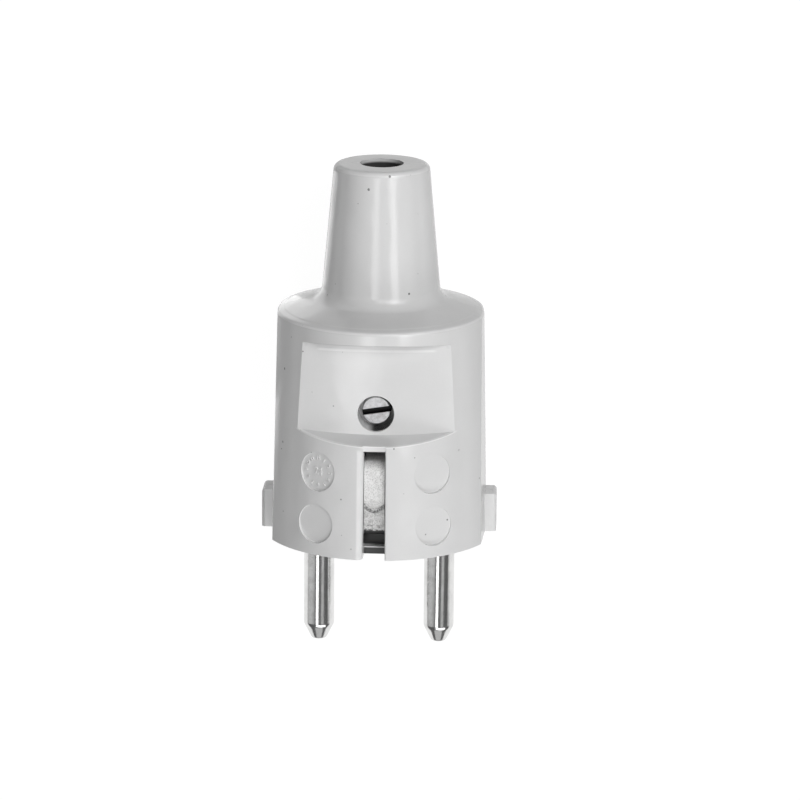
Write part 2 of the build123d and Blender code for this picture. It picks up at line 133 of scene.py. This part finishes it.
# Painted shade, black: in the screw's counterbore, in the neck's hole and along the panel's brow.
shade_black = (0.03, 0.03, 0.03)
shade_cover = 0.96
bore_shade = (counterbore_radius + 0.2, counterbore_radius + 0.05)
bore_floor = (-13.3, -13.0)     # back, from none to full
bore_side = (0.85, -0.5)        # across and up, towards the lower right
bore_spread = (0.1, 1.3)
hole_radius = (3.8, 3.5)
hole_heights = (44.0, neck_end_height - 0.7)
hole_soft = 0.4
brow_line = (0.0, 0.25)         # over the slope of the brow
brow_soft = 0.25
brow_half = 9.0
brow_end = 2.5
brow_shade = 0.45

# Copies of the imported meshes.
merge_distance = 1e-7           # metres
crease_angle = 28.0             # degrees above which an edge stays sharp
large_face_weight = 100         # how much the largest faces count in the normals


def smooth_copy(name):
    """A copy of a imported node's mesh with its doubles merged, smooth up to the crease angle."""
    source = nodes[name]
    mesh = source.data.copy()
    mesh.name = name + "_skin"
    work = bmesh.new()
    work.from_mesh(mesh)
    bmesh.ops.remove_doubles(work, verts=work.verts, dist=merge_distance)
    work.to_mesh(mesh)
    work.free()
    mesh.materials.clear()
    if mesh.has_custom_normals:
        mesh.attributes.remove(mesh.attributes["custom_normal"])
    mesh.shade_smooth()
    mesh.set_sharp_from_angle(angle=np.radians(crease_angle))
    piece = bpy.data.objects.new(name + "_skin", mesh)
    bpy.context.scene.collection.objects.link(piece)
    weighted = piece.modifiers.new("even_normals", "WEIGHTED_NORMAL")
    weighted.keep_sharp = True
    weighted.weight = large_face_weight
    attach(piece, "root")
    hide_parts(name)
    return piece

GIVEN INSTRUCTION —
Copy out the whole listing, exactly as written.

SOLVED EXERCISE —
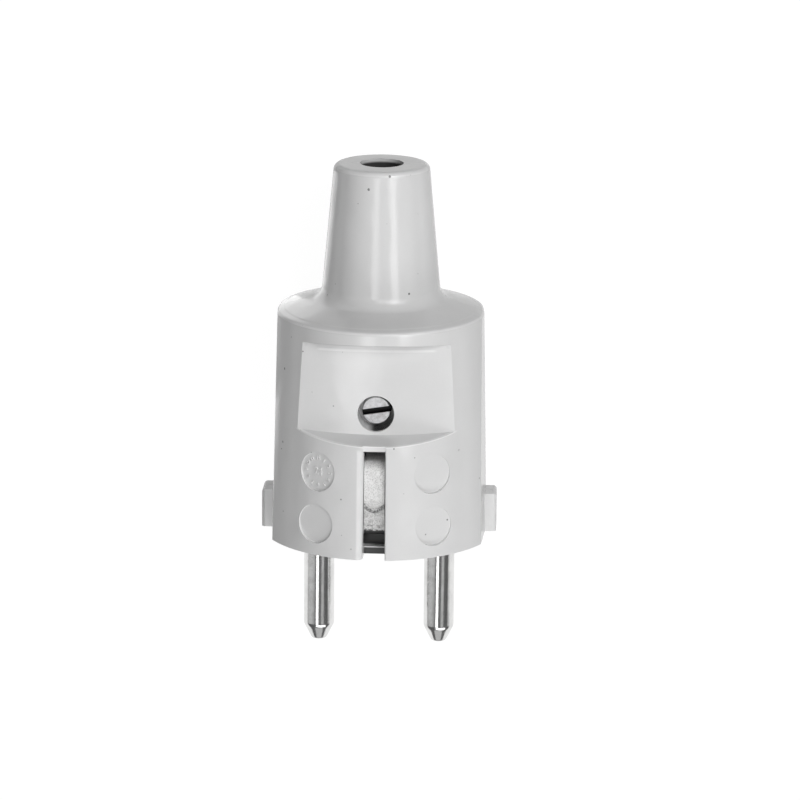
Write part 2 of the build123d and Blender code for this picture. It picks up at line 133 of scene.py. This part finishes it.
# Painted shade, black: in the screw's counterbore, in the neck's hole and along the panel's brow.
shade_black = (0.03, 0.03, 0.03)
shade_cover = 0.96
bore_shade = (counterbore_radius + 0.2, counterbore_radius + 0.05)
bore_floor = (-13.3, -13.0)     # back, from none to full
bore_side = (0.85, -0.5)        # across and up, towards the lower right
bore_spread = (0.1, 1.3)
hole_radius = (3.8, 3.5)
hole_heights = (44.0, neck_end_height - 0.7)
hole_soft = 0.4
brow_line = (0.0, 0.25)         # over the slope of the brow
brow_soft = 0.25
brow_half = 9.0
brow_end = 2.5
brow_shade = 0.45

# Copies of the imported meshes.
merge_distance = 1e-7           # metres
crease_angle = 28.0             # degrees above which an edge stays sharp
large_face_weight = 100         # how much the largest faces count in the normals


def smooth_copy(name):
    """A copy of a imported node's mesh with its doubles merged, smooth up to the crease angle."""
    source = nodes[name]
    mesh = source.data.copy()
    mesh.name = name + "_skin"
    work = bmesh.new()
    work.from_mesh(mesh)
    bmesh.ops.remove_doubles(work, verts=work.verts, dist=merge_distance)
    work.to_mesh(mesh)
    work.free()
    mesh.materials.clear()
    if mesh.has_custom_normals:
        mesh.attributes.remove(mesh.attributes["custom_normal"])
    mesh.shade_smooth()
    mesh.set_sharp_from_angle(angle=np.radians(crease_angle))
    piece = bpy.data.objects.new(name + "_skin", mesh)
    bpy.context.scene.collection.objects.link(piece)
    weighted = piece.modifiers.new("even_normals", "WEIGHTED_NORMAL")
    weighted.keep_sharp = True
    weighted.weight = large_face_weight
    attach(piece, "root")
    hide_parts(name)
    return piece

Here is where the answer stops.